Abstract

Identifying genetic markers for heterogeneous complex diseases such as heart failure has been challenging, and may require prohibitively large cohort sizes in genome-wide association studies (GWAS) in order to meet genome-wide statistical significance. On the other hand, chromatin quantitative trait loci (QTL), elucidated by direct epigenetic profiling of specific human tissues, may contribute towards prioritising sub-threshold variants for disease-association. Here, we captured non-coding genetic variants by performing enhancer H3K27ac ChIP-seq in 70 human control and end-stage failing hearts, mapping out a comprehensive catalogue of 47,321 putative human heart enhancers. 3,897 differential acetylation peaks (FDR 5%) pointed to pathways altered in heart failure (HF). To identify cardiac histone acetylation QTLs (haQTLs), we regressed out confounding factors including HF disease status, and employed the G-SCI test to call out 1,680 haQTLs (FDR 10%). RNA-seq performed on the same heart samples proved a subset of haQTLs to have significant association also to gene expression (expression QTLs), either in cis (180), or through long range interactions (81), identified by Hi-C and Hi-ChIP performed on a subset of hearts.

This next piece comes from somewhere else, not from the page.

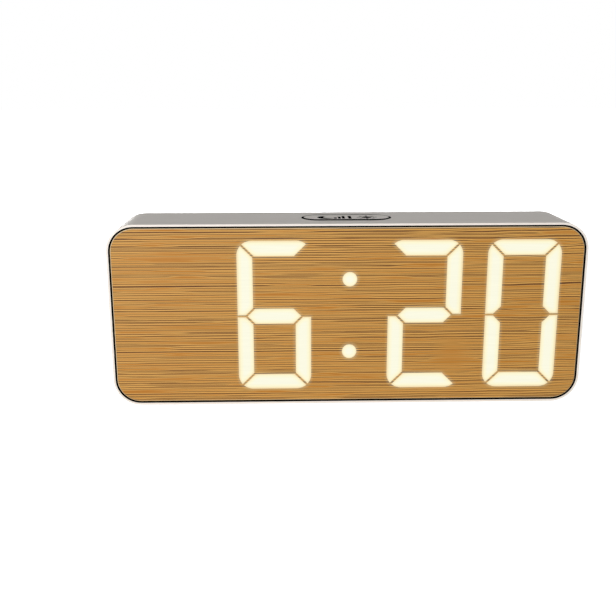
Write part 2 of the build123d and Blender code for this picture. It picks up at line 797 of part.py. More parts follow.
with BuildPart() as smoothing_capacitors:
    with BuildSketch(facing_front(main_y)):
        with Locations(capacitor_place):
            with GridLocations(capacitor_pitch, 0, 2, 1):
                Circle(capacitor_diameter / 2)
    extrude(amount=capacitor_height)
    fillet(smoothing_capacitors.faces().group_by(Axis.Y)[0].edges(), cell_edge_round)
pieces["smoothing_capacitors"] = smoothing_capacitors

# Board-to-board connector: socket on the display board, pin strip on the main board
header_length = header_pins * header_pitch
socket_height = main_y - display_back_y - header_base - header_play
first_pin_x = header_place[0] - (header_pins - 1) / 2 * header_pitch
pin_places = [(first_pin_x + i * header_pitch, header_place[1]) for i in range(header_pins)]
with BuildPart() as board_socket:
    with BuildSketch(facing_front(display_back_y)):
        with Locations(header_place):
            Rectangle(header_length, header_pitch)
    run_back(socket_height)
    with BuildSketch(facing_front(display_back_y + socket_height - header_pin_reach - header_play)):
        with Locations(*pin_places):
            Circle(socket_bore / 2)
    run_back(header_pin_reach + header_play + overrun, Mode.SUBTRACT)
pieces["board_socket"] = board_socket

with BuildPart() as board_plug:
    with BuildSketch(facing_front(main_y - header_base)):
        with Locations(header_place):
            Rectangle(header_length, header_pitch)
    run_back(header_base)
    with BuildSketch(facing_front(main_y - header_base - header_play - header_pin_reach)):
        with Locations(*pin_places):
            Circle(header_pin / 2)
    run_back(header_pin_reach + header_play + header_base)
pieces["board_plug"] = board_plug

# Three cells lying across the bay, their nubs turned to alternate sides
for i, (cell_z, facing) in enumerate(zip(cell_rows, cell_facings)):
    spring_side_x = bay_x - facing * (bay_length / 2 - contact_thickness - contact_bow)
    cell_foot = (spring_side_x, cell_y, mid_z + cell_z)
    cell_plane = Plane(origin=cell_foot, x_dir=(0, 1, 0), z_dir=(facing, 0, 0))
    with BuildPart() as battery_cell:
        with BuildSketch(cell_plane):
            Circle(cell_diameter / 2)
        extrude(amount=cell_length - cell_nub_height)
        fillet(battery_cell.edges(), cell_edge_round)
        with BuildSketch(cell_plane.offset(cell_length - cell_nub_height)):
            Circle(cell_nub_diameter / 2)
        extrude(amount=cell_nub_height)
    pieces[f"battery_cell_{i + 1}"] = battery_cell


def contact_group(side):
    """Contacts on one end wall of the bay: a bowed leaf for each flat cell end, a plate for each nub."""
    wall_x = bay_x + side * bay_length / 2
    with BuildPart() as contacts:
        for cell_z, facing in zip(cell_rows, cell_facings):
            wall_place = (wall_x, cell_y, mid_z + cell_z)
            contact_plane = Plane(origin=wall_place, x_dir=(0, 1, 0), z_dir=(-side, 0, 0))
            with BuildSketch(contact_plane):
                Rectangle(contact_size, contact_size)
            extrude(amount=contact_thickness)
            if facing == side:
                continue
            foot_x_local = contact_thickness / 2
            crown_x_local = contact_thickness + contact_bow
            half_span = contact_size / 2
            bow_plane = Plane(
                origin=(wall_x, cell_y, mid_z + cell_z - contact_bow_height / 2),
                x_dir=(-side, 0, 0),
                z_dir=(0, 0, 1),
            )
            with BuildSketch(bow_plane):
                with BuildLine():
                    ThreePointArc((foot_x_local, -half_span), (crown_x_local, 0), (foot_x_local, half_span))
                    Line((foot_x_local, half_span), (foot_x_local, half_span - contact_thickness))
                    ThreePointArc(
                        (foot_x_local, half_span - contact_thickness),
                        (crown_x_local - contact_thickness, 0),
                        (foot_x_local, contact_thickness - half_span),
                    )
                    Line((foot_x_local, contact_thickness - half_span), (foot_x_local, -half_span))
                make_face()
            extrude(amount=contact_bow_height)
    return contacts


pieces["battery_contacts_left"] = contact_group(-1)
pieces["battery_contacts_right"] = contact_group(1)

# Battery door: flat plate with two hooks at its top edge and a ribbed thumb recess near its foot
with BuildPart() as battery_door:
    with BuildSketch(facing_front(door_y)):
        with Locations((bay_x, bay_z)):
            Rectangle(door_width, door_height)
    run_back(door_thickness)
    with BuildSketch(facing_front(hook_y)):
        with Locations((bay_x, door_top_z - hook_root / 2)):
            with GridLocations(hook_pitch, 0, 2, 1):
                Rectangle(hook_width, hook_root)
    run_back(door_y - hook_y)
    with BuildSketch(facing_front(hook_y)):
        with Locations((bay_x, door_top_z + (hook_reach - hook_root) / 2)):
            with GridLocations(hook_pitch, 0, 2, 1):
                Rectangle(hook_width, hook_reach + hook_root)
    run_back(hook_thickness)
    with BuildSketch(facing_front(back_y - grip_depth)):
        with Locations((bay_x, bay_z - door_height / 2 + grip_inset + grip_height / 2)):
            SlotOverall(grip_width, grip_height)
            with GridLocations(0, grip_height / (grip_rib_count + 1), 1, grip_rib_count):
                Rectangle(grip_width - grip_height, grip_rib_width, mode=Mode.SUBTRACT)
    run_back(grip_depth + overrun, Mode.SUBTRACT)
pieces["battery_door"] = battery_door


def lead(points):
    """Round insulated wire along straight runs joined by one bend radius."""
    with BuildPart() as wire:
        with BuildLine() as route:
            FilletPolyline(*points, radius=lead_bend)
        with BuildSketch(Plane(origin=points[0], z_dir=Vector(*points[1]) - Vector(*points[0]))):
            Circle(lead_diameter / 2)
        sweep(path=route.wires()[0])
    return wire


# Battery leads: out of the bay's end wall, then back on to the front of the main board
lead_y = main_y - lead_stand_off
lead_end_x = main_left_x + lead_run
for colour, side in (("red", 1), ("black", -1)):
    lead_z = mid_z + bay_z + side * lead_pitch / 2
    pieces[f"battery_lead_{colour}"] = lead(
        [
            (bay_right_x, lead_y, lead_z),
            (lead_end_x, lead_y, lead_z),
            (lead_end_x, main_y, lead_z),
        ]
    )

# Lead from the snooze board down to the front of the main board
snooze_lead_x = main_left_x + snooze_lead_inset
snooze_lead_end_z = snooze_board_z - snooze_lead_drop
pieces["snooze_lead"] = lead(
    [
        (snooze_lead_x, lead_y, snooze_board_z),
        (snooze_lead_x, lead_y, snooze_lead_end_z),
        (snooze_lead_x, main_y, snooze_lead_end_z),
    ]
)

# Rubber pads let into the underside
foot_names = {"front_left": (-1, -1), "front_right": (1, -1), "rear_left": (-1, 1), "rear_right": (1, 1)}
for corner, (side_x, side_y) in foot_names.items():
    with BuildPart() as foot_pad:
        with BuildSketch(Plane.XY):
            with Locations((side_x * foot_x, case_middle_y + side_y * foot_y)):
                Circle(foot_diameter / 2)
        extrude(amount=foot_thickness)
        fillet(foot_pad.faces().sort_by(Axis.Z)[0].edges(), foot_edge_round)
    pieces[f"foot_pad_{corner}"] = foot_pad

os.makedirs("parts", exist_ok=True)
for node, piece in pieces.items():
    piece.part.label = node
    export_step(piece.part, f"parts/{node}.step")
print(f"{len(pieces)} nodes")
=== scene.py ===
import math

import bpy
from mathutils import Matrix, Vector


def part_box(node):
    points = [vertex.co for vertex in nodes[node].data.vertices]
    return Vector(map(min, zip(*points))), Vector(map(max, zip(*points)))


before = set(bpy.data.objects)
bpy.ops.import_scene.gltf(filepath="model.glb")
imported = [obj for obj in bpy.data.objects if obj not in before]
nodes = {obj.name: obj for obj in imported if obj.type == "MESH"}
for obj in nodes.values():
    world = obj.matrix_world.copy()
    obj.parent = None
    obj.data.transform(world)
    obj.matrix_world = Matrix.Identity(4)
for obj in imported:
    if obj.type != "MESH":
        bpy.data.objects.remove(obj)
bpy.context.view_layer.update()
mm = 0.001

# Viewpoint of the photograph: 30 cm in front of the clock, a little left of its middle and 11 cm above
# the table, looking down by 14 degrees. It was found from the outlines of the face, figures and top.
image_size = 616
focal_length_pixels = 858.15
camera_place = (-20.231 * mm, -296.545 * mm, 107.77 * mm)
camera_turn = (75.554, 0.087, -1.353)
camera_data = bpy.data.cameras.new("photo_camera")
camera_data.lens = focal_length_pixels / image_size * camera_data.sensor_width
camera = bpy.data.objects.new("photo_camera", camera_data)
camera.location = camera_place
camera.rotation_euler = [math.radians(angle) for angle in camera_turn]
bpy.context.scene.collection.objects.link(camera)
bpy.context.scene.camera = camera
bpy.context.scene.view_settings.view_transform = "Standard"


# Studio: a white paper floor in a white room. A large soft lamp in front, a little to the left, lights
# the face, and strip lamps that stand on the floor light the sides and the back from below the level of
# the top, so that the top falls into a light grey shade, as in the photograph.
def from_hex(code):
    """Linear colour with full alpha from an sRGB hex value."""
    channels = [int(code[i:i + 2], 16) / 255 for i in (1, 3, 5)]
    return [c / 12.92 if c <= 0.04045 else ((c + 0.055) / 1.055) ** 2.4 for c in channels] + [1]


def add_node(tree, kind, inputs=None, output=None, node=None, **settings):
    """Add a node, or take the given one, and set its properties and its sockets, by name or by number. A value
    that is itself a socket is linked. What comes back is the node's first live output, or the named one."""
    node = node or tree.nodes.new(kind)
    for name, value in settings.items():
        setattr(node, name, value)
    for key, value in (inputs or {}).items():
        if isinstance(key, int):
            socket = node.inputs[key]
        else:
            socket = next(s for s in node.inputs if s.enabled and s.name == key)
        if isinstance(value, bpy.types.NodeSocket):
            tree.links.new(value, socket)
        else:
            socket.default_value = value
    return next((s for s in node.outputs if s.enabled and output in (None, s.name)), None)


def inside_of(material):
    """A material's node tree and its Principled shader."""
    return material.node_tree, material.node_tree.nodes["Principled BSDF"]


def new_material(name):
    """A node material: the material, its tree and its Principled shader."""
    material = bpy.data.materials.new(name)
    material.use_nodes = True
    return material, *inside_of(material)


def seen_directly(tree):
    """1 for the rays of a viewer, a mirror or a clear part, 0 for the light that falls on things."""
    camera_ray = add_node(tree, "ShaderNodeLightPath", output="Is Camera Ray")
    sources = camera_ray.node.outputs
    seen = add_node(tree, "ShaderNodeMath", {0: camera_ray, 1: sources["Is Glossy Ray"]}, operation="MAXIMUM")
    return add_node(tree, "ShaderNodeMath", {0: seen, 1: sources["Is Transmission Ray"]}, operation="MAXIMUM")


room_light = 0.175
floor_glow = 0.85
glow_start = 0.3
glow_full = 0.9
floor_half_width = 4.0
strip_distance = 0.55
strip_height = 0.032
strip_width = 0.5
strip_rise = 0.05

world = bpy.data.worlds.new("white_room")
bpy.context.scene.world = world
world.use_nodes = True
tree = world.node_tree
room_level = add_node(tree, "ShaderNodeMapRange", {"Value": seen_directly(tree), "To Min": room_light, "To Max": 1.0})
add_node(tree, None, {"Color": from_hex("#FFFFFF"), "Strength": room_level}, node=tree.nodes["Background"])

paper, tree, shader = new_material("white_paper_floor")
matt = add_node(tree, "ShaderNodeBsdfDiffuse", {"Color": from_hex("#F2F2F2")})
place = add_node(tree, "ShaderNodeTexCoord", output="Object")
far = add_node(tree, "ShaderNodeVectorMath", {"Vector": place}, operation="LENGTH")
fill = add_node(tree, "ShaderNodeMapRange", {"Value": far, "From Min": glow_start, "From Max": glow_full,
                                             "To Min": floor_glow, "To Max": 1.0})
glow_level = add_node(tree, "ShaderNodeMath", {0: seen_directly(tree), 1: fill}, operation="MULTIPLY")
glow = add_node(tree, "ShaderNodeEmission", {"Strength": glow_level})
lit_paper = add_node(tree, "ShaderNodeAddShader", {0: matt, 1: glow})
tree.nodes.remove(shader)
tree.links.new(lit_paper, tree.nodes["Material Output"].inputs["Surface"])

bpy.ops.object.select_all(action="DESELECT")
bpy.ops.mesh.primitive_plane_add(size=2 * floor_half_width)
floor = bpy.context.object
floor.name = "paper_floor"
floor.data.materials.append(paper)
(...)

We validated 2 of the haQTLs through base editing to show that the presence of those SNPs indeed affects gene expression in human embryonic stem cells-derived cardiomyocytes. Furthermore, a concordant relationship between the gain or disruption of transcription factor (TF) binding motifs, inferred from alternative alleles at the haQTLs, implied a surprising direct association between these specific TF and local histone acetylation in human hearts. Finally, 62 unique loci were identified by colocalisation of haQTLs with heart-related GWAS datasets. Disease-association for these new loci may indeed be mediated through modification of H3K27-acetylation enrichment and their corresponding gene expression differences.